I enjoyed David MacKay’s book unpicking energy issues and exploring the realities of the tough choices we face.

It’s had favourable reviews from influential quarters, including those in political power here in the UK. MacKay, a Cambridge physicist, has essentially made a book out of lots of back-of-an-envelope calculations, pulling them together to see, for example, whether potential UK renewable energy sources stack up against our energy consumption.

He’s done almost everything possibly to make it accessible, from great graphics to separating the trickier stuff into optional technical chapters.

What I didn’t like was the lack of vision. MacKay pretty much takes our current energy profligacy for granted and tries to find some way to meet our addiction. It wouldn’t have taken much to have added inspirational material showing the fantastic lives that can be lived on a fraction of the UK average carbon footprint. But it’s still a fascinating read.

Kate Evans’ latest comic also tries to make technical issues accessible, but in this case the topic at hand is carbon trading.

Kate’s lively and engaging style communicates the essentials of the issue very effectively, explaining the key conceptual drawbacks of carbon trading.
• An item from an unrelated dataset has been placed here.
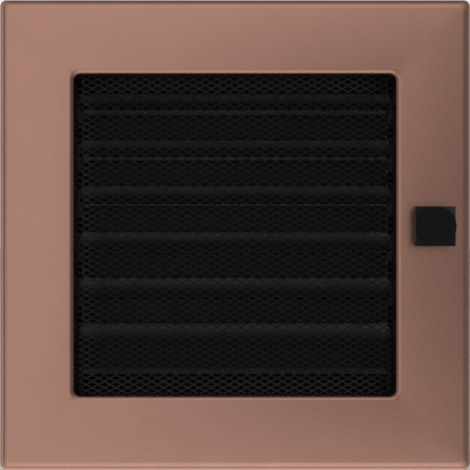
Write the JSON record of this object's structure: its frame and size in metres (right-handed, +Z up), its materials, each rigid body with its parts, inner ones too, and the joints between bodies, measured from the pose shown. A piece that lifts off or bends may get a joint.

We find out about the abject failure of the European Trading Scheme, and harmful effects like promoting spurious “green” developments in the majority world and spawning carbon derivatives markets and new classes of parasites profiting from global ruin.

A new insight for me was that the recession has created huge windfall profits for corporations, since their lower activity means lower carbon emissions, hence they have lots of unwanted carbon emission permits to sell. Whatever way you look at it, carbon trading is a grand con trick to facilitate business as usual.

Finally we come to Turbulence, an altogether different kettle of fish. It’s the publishing project of a small group who met in the counter-globalisation movement, and aims to create space for debate on this “movement of movements”. I first picked up a copy late last year, and found myself drawn to slowly working through the long and thoughtful articles.

Issue 5 includes pieces by names I know (Rebecca Solnit, Tadzio Mueller) and names I don’t (Walter Mignolo, Rodrigo Nunes), and covers topics from the “Green New Deal” to reassessing the Seattle protests. Whilst not an explicit focus, climate change is a common thread linking most if not all of the articles.

The most interesting piece is the opening article, which explores the zombie-like state of neoliberalism, stumbling on after its death, intellectually and literally bankrupt.

The article argues that realisation of this void prompts a stepping back and creates the potential for new common ground amongst the movements and ideas for alternatives. Turbulence is a difficult, dense but valuable read for anyone grasping to make sense of our political future.